═════ Data provided

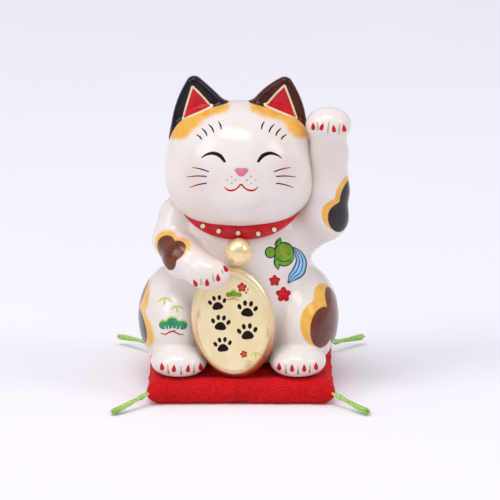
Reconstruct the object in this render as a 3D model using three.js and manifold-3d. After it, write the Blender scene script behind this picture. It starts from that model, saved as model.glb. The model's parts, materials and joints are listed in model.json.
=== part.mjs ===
// A glazed beckoning cat figurine that sits on a small square cushion with four thread tassels.
// Millimetres, +Z up. The cat faces -Y, so its own left side is +X.
// The origin is the centre of the cushion's underside.
import * as THREE from "three";
import { mergeVertices } from "three/addons/utils/BufferGeometryUtils.js";
import Module from "manifold-3d";

const wasm = await Module();
wasm.setup();

// Clearances and walls
const GAP = 0.35;
const CAST_WALL = 4;
const CLOTH_WALL = 1;
const FAR = 400;

// Cushion
const CUSHION_HALF = 50;
const CUSHION_THICK = 12.6;
const CUSHION_EDGE = 6.1;
const CUSHION_CORNER = 5;
const SEAM_Z = CUSHION_THICK / 2;

// Cat levels
const SEAT_Z = CUSHION_THICK + GAP;
const NECK_Z = 93;
const NECK_TILT = 0.2;
const VENT_RADIUS = 6;
const VENT_Y = 8;

// Soft forms, each a centre and three half-widths
const BELLY = { at: [0, 3, 43], half: [40, 38, 36] };
const CHEST = { at: [0, 0, 74], half: [38, 33, 32] };
const NAPE = { at: [0, 9, 87], half: [28, 22, 18] };
const SKULL = { at: [-0.8, -5, 120], half: [39.5, 36, 34.5] };
const CHEEK = { at: [17, -12, 109], half: [20.5, 22, 16.5] };
const HAUNCH = { at: [32, 1, 35.5], half: [21.8, 37, 28.5] };
const HAUNCH_SHIFT = -1.3;
const FOOT = { at: [31.5, -32, 20], half: [15, 15, 9] };
const TAIL = { at: [8, 41, 26], half: [10, 9, 9] };
const BELL = { at: [-1, -36, 80.6], half: [7.4, 7.4, 7.4] };

// Limbs, each a chain of balls joined by tapering skins
const RAISED_ARM = [
  { at: [34, -4, 84], r: 12 },
  { at: [44.5, -8, 92.5], r: 12.3 },
  { at: [46.8, -9, 107], r: 10.4 },
  { at: [48, -10, 126], r: 8.8 },
  { at: [46.3, -15, 144], r: 11.2 },
];
const LOWERED_ARM = [
  { at: [-33, -4, 86], r: 11.5 },
  { at: [-36, -10, 79], r: 12 },
  { at: [-29, -27, 73], r: 10 },
  { at: [-17.5, -37, 69.5], r: 9.5 },
];

// Ears: base corners and tip in the plane of the ear, seen from the front
const EAR_THICK = 7;
const EAR_BACK_Y = 1;
const EAR_BEVEL = 2;
const EAR_RIGHT = { outer: [-34, 137], inner: [-8, 146], tip: [-25, 165.5] };
const EAR_LEFT = { outer: [34, 137], inner: [8, 146], tip: [23, 164.5] };

// Collar ring
const COLLAR_RADIUS = 31.5;
const COLLAR_BAND = 3.8;
const COLLAR_SQUASH = 0.93;
const COLLAR_Z = 96;

// Oval coin, standing on the cushion and leaning back on the belly
const COIN_HALF_WIDTH = 22;
const COIN_HALF_HEIGHT = 29.8;
const COIN_THICK = 3;
const COIN_BEVEL = 1;
const COIN_AT = [-4, -39, 43];
const COIN_ROLL = 0.15;
const COIN_LEAN = 0.1;

// Tassels: a stub from the corner to a knot, then a flared brush of thread
const STUB_RADIUS = 0.9;
const KNOT_RADIUS = 2;
const KNOT_REACH = 4.6;
const TASSEL_REACH = 26;
const TASSEL_NECK = 1.3;
const TASSEL_FLARE = 2.7;
const TASSEL_Z = SEAM_Z;
const FRONT_DROOP = 0.13;
const REAR_DROOP = 0.09;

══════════

Given instruction:
Your task is to repeat the data exactly, with nothing left out.

Result below:
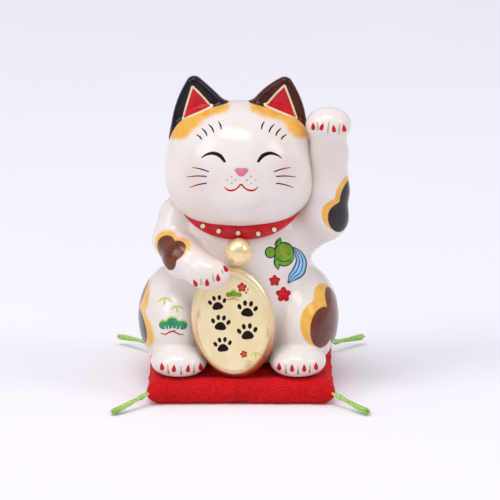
Reconstruct the object in this render as a 3D model using three.js and manifold-3d. After it, write the Blender scene script behind this picture. It starts from that model, saved as model.glb. The model's parts, materials and joints are listed in model.json.
=== part.mjs ===
// A glazed beckoning cat figurine that sits on a small square cushion with four thread tassels.
// Millimetres, +Z up. The cat faces -Y, so its own left side is +X.
// The origin is the centre of the cushion's underside.
import * as THREE from "three";
import { mergeVertices } from "three/addons/utils/BufferGeometryUtils.js";
import Module from "manifold-3d";

const wasm = await Module();
wasm.setup();

// Clearances and walls
const GAP = 0.35;
const CAST_WALL = 4;
const CLOTH_WALL = 1;
const FAR = 400;

// Cushion
const CUSHION_HALF = 50;
const CUSHION_THICK = 12.6;
const CUSHION_EDGE = 6.1;
const CUSHION_CORNER = 5;
const SEAM_Z = CUSHION_THICK / 2;

// Cat levels
const SEAT_Z = CUSHION_THICK + GAP;
const NECK_Z = 93;
const NECK_TILT = 0.2;
const VENT_RADIUS = 6;
const VENT_Y = 8;

// Soft forms, each a centre and three half-widths
const BELLY = { at: [0, 3, 43], half: [40, 38, 36] };
const CHEST = { at: [0, 0, 74], half: [38, 33, 32] };
const NAPE = { at: [0, 9, 87], half: [28, 22, 18] };
const SKULL = { at: [-0.8, -5, 120], half: [39.5, 36, 34.5] };
const CHEEK = { at: [17, -12, 109], half: [20.5, 22, 16.5] };
const HAUNCH = { at: [32, 1, 35.5], half: [21.8, 37, 28.5] };
const HAUNCH_SHIFT = -1.3;
const FOOT = { at: [31.5, -32, 20], half: [15, 15, 9] };
const TAIL = { at: [8, 41, 26], half: [10, 9, 9] };
const BELL = { at: [-1, -36, 80.6], half: [7.4, 7.4, 7.4] };

// Limbs, each a chain of balls joined by tapering skins
const RAISED_ARM = [
  { at: [34, -4, 84], r: 12 },
  { at: [44.5, -8, 92.5], r: 12.3 },
  { at: [46.8, -9, 107], r: 10.4 },
  { at: [48, -10, 126], r: 8.8 },
  { at: [46.3, -15, 144], r: 11.2 },
];
const LOWERED_ARM = [
  { at: [-33, -4, 86], r: 11.5 },
  { at: [-36, -10, 79], r: 12 },
  { at: [-29, -27, 73], r: 10 },
  { at: [-17.5, -37, 69.5], r: 9.5 },
];

// Ears: base corners and tip in the plane of the ear, seen from the front
const EAR_THICK = 7;
const EAR_BACK_Y = 1;
const EAR_BEVEL = 2;
const EAR_RIGHT = { outer: [-34, 137], inner: [-8, 146], tip: [-25, 165.5] };
const EAR_LEFT = { outer: [34, 137], inner: [8, 146], tip: [23, 164.5] };

// Collar ring
const COLLAR_RADIUS = 31.5;
const COLLAR_BAND = 3.8;
const COLLAR_SQUASH = 0.93;
const COLLAR_Z = 96;

// Oval coin, standing on the cushion and leaning back on the belly
const COIN_HALF_WIDTH = 22;
const COIN_HALF_HEIGHT = 29.8;
const COIN_THICK = 3;
const COIN_BEVEL = 1;
const COIN_AT = [-4, -39, 43];
const COIN_ROLL = 0.15;
const COIN_LEAN = 0.1;

// Tassels: a stub from the corner to a knot, then a flared brush of thread
const STUB_RADIUS = 0.9;
const KNOT_RADIUS = 2;
const KNOT_REACH = 4.6;
const TASSEL_REACH = 26;
const TASSEL_NECK = 1.3;
const TASSEL_FLARE = 2.7;
const TASSEL_Z = SEAM_Z;
const FRONT_DROOP = 0.13;
const REAR_DROOP = 0.09;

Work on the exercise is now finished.